**TASK STATEMENT**: Beginning with the first line of the data below, extract each line up to and including the one containing "small grains caught". Copy them exactly and add nothing.
# START OF TASK MATERIAL
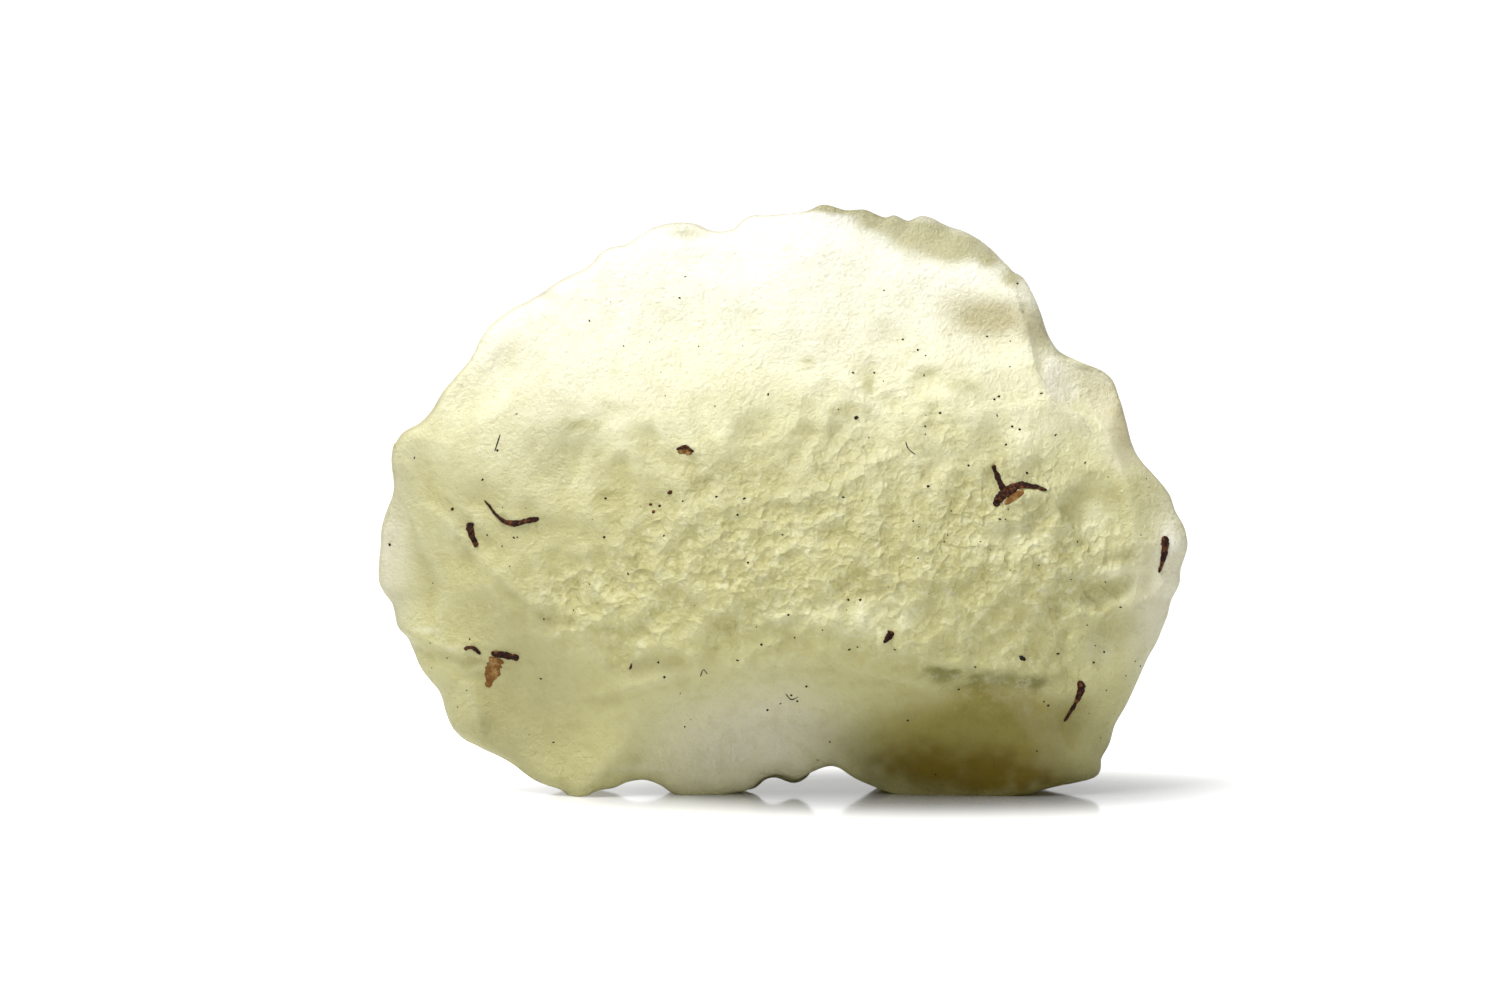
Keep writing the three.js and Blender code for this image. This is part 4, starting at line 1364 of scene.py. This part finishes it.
@dataclass
class Grains:
    """Many small grains caught in the skin, as one joined mesh."""

    name: str
    grains: tuple[Grain, ...]
    scattered: int
    seed: int
    least: float = 0.03
    most: float = 0.065
    around: int = 8

    def build(self, probe: SkinProbe, finish: bpy.types.Material) -> None:
        """Builds the grains on the skin.

        Args:
            probe: Finds the glass's skin.
            finish: Their finish.
        """
        draw = np.random.default_rng(self.seed)
        grains = list(self.grains)
        while len(grains) < len(self.grains) + self.scattered:
            x, z = draw.uniform(-25, 25), draw.uniform(1, 37)
            size = draw.uniform(self.least, self.most)
            stretch = draw.uniform(0.7, 2.2)
            turn = draw.uniform(0, math.pi)
            if probe.y_at(x, z) < -0.8:
                grains.append(Grain(x, z, size * stretch, size, turn))
        points, faces = [], []
        for grain in grains:
            first = len(points)
            middle_x, middle_z = probe.under(grain.x, grain.z)
            ball = [(0.0, 0.0, 1.0)]
            for level in (0.5, 0.0, -0.5):
                for k in range(self.around):
                    angle = 2 * math.pi * k / self.around
                    flat = math.sqrt(1 - level**2)
                    ball.append((flat * math.cos(angle), flat * math.sin(angle), level))
            ball.append((0.0, 0.0, -1.0))
            skin = probe.y_at(middle_x, middle_z)
            for across, up, out in ball:
                lump = 1 + 0.3 * draw.uniform(-1, 1)
                along_x, along_z = grain.long * across * lump, grain.high * up * lump
                x = middle_x + along_x * math.cos(grain.turn) - along_z * math.sin(grain.turn)
                z = middle_z + along_x * math.sin(grain.turn) + along_z * math.cos(grain.turn)
                points.append((x, skin - 0.45 * min(grain.long, grain.high) * (out + 0.4), z))
            faces += self._faces(first)
        piece = make_object(self.name, np.array(points), faces, finish)
        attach(piece, ROOT)
        LOG.info("%s: %d grains", piece.name, len(grains))

    def _faces(self, first: int) -> list[list[int]]:
        """The faces of one grain.

        Args:
            first: Number of the grain's first point.

        Returns:
            Point numbers of each face.
        """
        n = self.around
        last = first + 1 + 3 * n
        faces = [[first, first + 1 + k, first + 1 + (k + 1) % n] for k in range(n)]
        for level in range(2):
            low = first + 1 + level * n
            faces += [[low + k, low + n + k, low + n + (k + 1) % n, low + (k + 1) % n] for k in range(n)]
        low = last - n
        faces += [[last, low + (k + 1) % n, low + k] for k in range(n)]
        return faces


# Clay fills: a place, the depth, and a line of x, z and full width, in mm
FISSURE_CLAYS = tuple(ClayFill(f"{place}_clay", line, depth, node=f"clay_{place}") for place, depth, line in (
    ("fork_blade", 1.2, (
        (14.2, 19.1, 0.4), (14.8, 19.8, 0.6), (15.5, 20.3, 0.5), (16.3, 20.5, 0.34), (17.8, 20.15, 0.16),
    )),
    ("fork_prong", 1.0, ((14.15, 21.85, 0.26), (14.4, 21.1, 0.34), (14.85, 20.1, 0.36))),
    ("upper_left", 1.1, (
        (-19.8, 19.5, 0.14), (-19.0, 18.5, 0.2), (-18.2, 17.95, 0.3), (-17.4, 18.0, 0.36),
        (-16.1, 18.25, 0.26),
    )),
    ("left_stub", 1.0, ((-20.75, 18.0, 0.5), (-20.7, 17.4, 0.44), (-20.3, 16.3, 0.3))),
    ("lower_left_bar", 1.2, ((-19.4, 9.2, 0.3), (-18.4, 9.1, 0.44), (-17.5, 8.85, 0.4))),
    ("lower_left_arc", 0.7, ((-21.2, 9.5, 0.18), (-20.7, 9.6, 0.24), (-20.05, 9.15, 0.22))),
    ("right_edge", 0.9, ((25.6, 17.1, 0.34), (25.65, 16.4, 0.5), (25.5, 15.5, 0.3), (25.25, 14.6, 0.16))),
    ("lower_right", 1.0, (
        (20.0, 7.4, 0.3), (20.05, 6.8, 0.5), (19.85, 6.1, 0.28), (19.3, 5.1, 0.2), (18.95, 4.6, 0.14),
    )),
    ("crescent", 0.6, ((-7.0, 22.85, 0.12), (-6.4, 23.05, 0.2), (-5.8, 22.7, 0.14))),
    ("plug", 0.7, ((7.35, 10.75, 0.4), (7.25, 10.4, 0.46), (6.85, 9.9, 0.16))),
))
# Thin rusty films of clay that have crept out of the fissures
CLAY_FILMS = tuple(ClayFill(f"{place}_film", line, depth, 0.07, crumb=0.3) for place, depth, line in (
    ("lower_left", 0.12, ((-19.0, 8.95, 0.9), (-19.2, 8.2, 0.95), (-19.5, 7.4, 0.6), (-19.6, 6.9, 0.3))),
    ("crescent", 0.1, ((-6.9, 22.7, 0.2), (-6.4, 22.78, 0.5), (-5.9, 22.6, 0.16))),
    ("fork", 0.1, ((14.9, 19.2, 0.16), (15.6, 19.75, 0.5), (16.2, 20.1, 0.2))),
))
# Fine dark hairs, caught on the skin
HAIRS = tuple(ClayFill(f"hair_{place}", line, 0.04, 0.05) for place, line in (
    ("low_left", ((-5.4, 7.6, 0.06), (-5.2, 8.1, 0.07), (-4.9, 7.8, 0.06))),
    ("low_middle", ((0.3, 6.5, 0.06), (0.7, 6.1, 0.07), (1.2, 6.3, 0.06))),
    ("upper_left", ((-18.7, 23.9, 0.06), (-18.9, 23.3, 0.07), (-19.1, 22.7, 0.06))),
    ("middle", ((8.3, 23.4, 0.06), (8.5, 22.9, 0.07), (9.0, 22.5, 0.06))),
))
DARK_GRAINS = table(
    Grain,
    (16.1, 8.9, 0.3, 0.16, -0.3), (5.0, 25.0, 0.16, 0.13), (9.8, 20.4, 0.11, 0.1), (10.6, 25.3, 0.1, 0.08),
    (9.6, 24.4), (12.5, 21.8), (13.7, 30.4), (9.1, 29.5), (8.1, 30.2), (14.5, 26.4), (14.2, 26.2),
    (15.0, 23.2), (16.4, 21.3), (15.4, 24.4), (15.9, 24.2), (-1.3, 9.8, 0.1, 0.08), (0.7, 6.4), (1.1, 6.0),
    (-0.9, 5.4), (1.7, 7.0), (-7.8, 7.6), (-8.2, 8.6), (4.5, 12.8), (5.3, 12.8), (0.5, 11.8), (-2.2, 15.3),
    (-2.9, 18.5), (-4.3, 19.7), (-11.8, 17.0), (-11.7, 19.6), (-7.8, 17.1), (-18.9, 22.8), (15.7, 33.9),
    (20.9, 8.6), (21.6, 9.3), (17.9, 5.7, 0.1, 0.08), (8.5, 4.7), (11.9, 6.8), (14.6, 18.2, 0.1, 0.08),
)
CLAY_CRUMBS = table(
    Grain,
    (-7.4, 20.0, 0.2, 0.13, 0.3), (-8.7, 19.2, 0.12, 0.09), (-8.1, 19.1, 0.09, 0.09),
    (-8.5, 18.7, 0.13, 0.1, 0.8), (-21.9, 18.9, 0.16, 0.1, 0.4), (-10.0, 8.4, 0.3, 0.09, 1.2),
    (-26.1, 16.5, 0.12, 0.1), (-17.6, 17.0, 0.07, 0.05), (-18.6, 16.4, 0.06, 0.05),
)


def main() -> None:
    """Builds the studio and the pieces in order."""
    logging.basicConfig(level=logging.INFO, format="%(message)s")
    Studio().build()
    glass = GlassPiece()
    probe = glass.build()
    clay = DryClay().made()
    for fill in FISSURE_CLAYS:
        fill.build(probe, clay)
    rust = DryClay("rusty_clay", (0.15, 0.062, 0.014), (0.38, 0.24, 0.085), 0.75).made()
    for film in CLAY_FILMS:
        film.build(probe, rust)
    Grains("clay_crumbs", CLAY_CRUMBS, 14, 5).build(probe, clay)
    grain = DryClay("dark_grain", (0.012, 0.009, 0.007), (0.05, 0.025, 0.012), 0.3).made()
    Grains("dark_grains", DARK_GRAINS, 110, 11).build(probe, grain)
    for hair in HAIRS:
        hair.build(probe, grain)


if __name__ == "__main__":
    main()
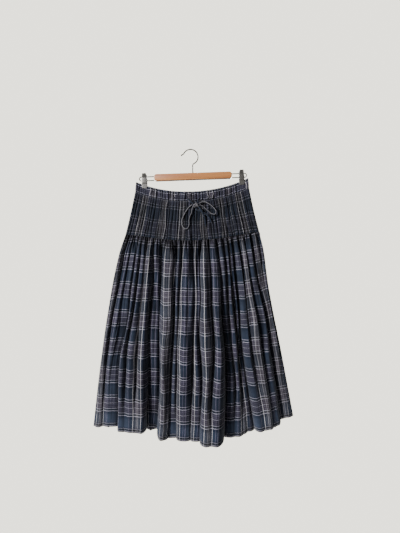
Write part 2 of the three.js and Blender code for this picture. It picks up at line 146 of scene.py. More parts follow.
VALLEY_SCALE = 1.5  # of the valleys in the tables
SOFTENED_DROP = 22  # a hollow less deep than this below its ridge is tucked less at the hem
GATHER_ROUNDNESS, FULL_GATHER = 0.5, 8  # full roundness at this depth of the small gathers
SEAM_BAND = 10  # the gathers are held flatter over this height beside the hip seam
GATHER_SEAT = 0.45  # share of a gather's depth that lies behind the fold's own line
PUCKERS, PUCKER_DEPTH, PUCKER_REACH = 74, 6.8, 105  # fine ones drawn up by the hip seam's thread
PUCKER_DRIFT = 1.6  # how far the puckers stray, in puckers
CREASE_DEPTH = 10  # of the long soft creases between the folds
CREASE_WIDTHS = 19, 8  # of the broad and the fine ones
CREASED_WIDTH = 1200  # width of cloth over which the creases are spread
HOLLOW_WANDER = 11  # how far the hollows stray from their tracks
RIPPLES = ((2.2, 0, 38), (3.0, 5, 95))  # depth, seed and size of the ridges' uneven hang
SWAY, SWAY_SIZE = 3.0, 60  # how far the ridges sway sideways
SAG, SAG_WIDTH = 3.5, 34  # how unevenly the check hangs along a panel
CHECK_DRIFT, CHECK_DRIFT_SIZE = 2.2, 60  # how unevenly the check lies across a panel

YOKE_GATHERS = 40
YOKE_GATHER_DEPTH = 5.5
YOKE_LINE_X = -31  # where a pale line of the check runs down the middle of the yoke
BAND_GATHERS = 40
BAND_GATHER_DEPTH = 4.8
STRIP_FOLD = 3.0  # depth of the soft folds that run across several gathers

# ------------------------------------------------------------------ hanger and drawstring

HANGER_TILT = math.radians(2.05)
HOOK_WIRE, HOOK_RADIUS, HOOK_TIP = 3.5, 22.5, 5
HOOK_END = ((-26.4, -14.9), (-23, -12.8))  # x and z of the crook's turned-out end
HOOK_NECK = (6.6, -43.4)  # where the crook turns down into the shaft
SHAFT_X, SHAFT_STOPS = 5.2, (-49, -58)
BAR_LENGTH, BAR_HEIGHT, BAR_DEPTH, BAR_Z = 233, 20, 16, -80
BAR_CORNER, BAR_ROUNDING = 5, 1.8  # the chamfer of its ends and the radius of all its edges
RAIL_WIRE, RAIL_UPPER_Z, RAIL_LOWER_Z, RAIL_TURN_X = 3, -76, -87.5, 155
CLIP_X, CLIP_WIDTH, CLIP_PLATE, CLIP_BARREL, CLIP_BARREL_Z = 145.5, 16, 1.4, 3.9, -81.75
JAW_FACE, JAW_Z = BAND_WALL + 1.5 * SEAM_GAP, -105
PLATE_ROUNDING = 0.3
SPRING_WIRE, SPRING_LENGTH, SPRING_TURNS = 1.4, 11.2, 7  # length between its outer turns' middles
SPRING_STEPS = 14  # to each turn
PIN_RADIUS, PIN_LENGTH = 1.5, 15

CORD = 4
KNOT_X, KNOT_Z = 16.8, -169.3
KNOT_HALF = (10.5, 6, 7.5)
KNOT_CORE = 0.72  # size of the soft core inside, as a share of the knot
KNOT_CORD = 0.95  # thickness of the tightly drawn cord in the knot, as a share of the bow's
# Turns of the cord round the knot: how far it sways, how much less deep and less high it is than
# the knot, its lean in radians, and its shift from the knot's centre.
KNOT_TURNS = (
    (0.7, 0, 0, 0.25, (-1.5, 0, 0)),
    (0.525, 0.6, 0, -0.5, (3.4, 0.3, 0.3)),
    (0.525, 0.8, 0.8, 0.7, (-5.0, 0.4, -0.6)),
)
KNOT_STEPS = 24  # to each turn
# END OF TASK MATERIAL
**THE RESULT**:
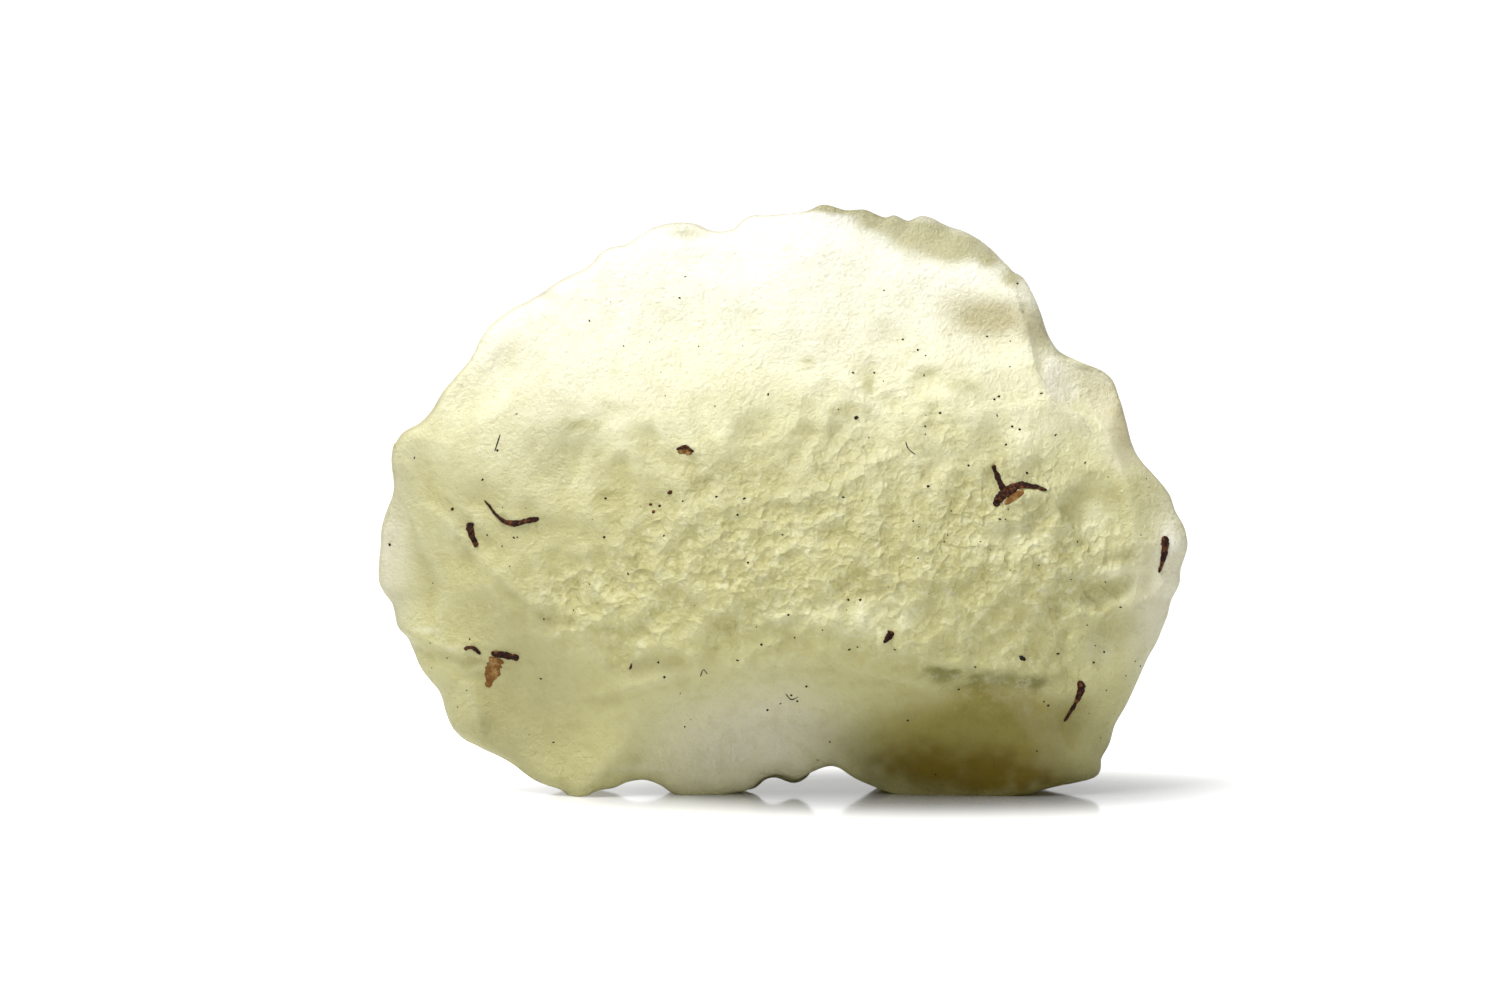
Keep writing the three.js and Blender code for this image. This is part 4, starting at line 1364 of scene.py. This part finishes it.
@dataclass
class Grains:
    """Many small grains caught in the skin, as one joined mesh."""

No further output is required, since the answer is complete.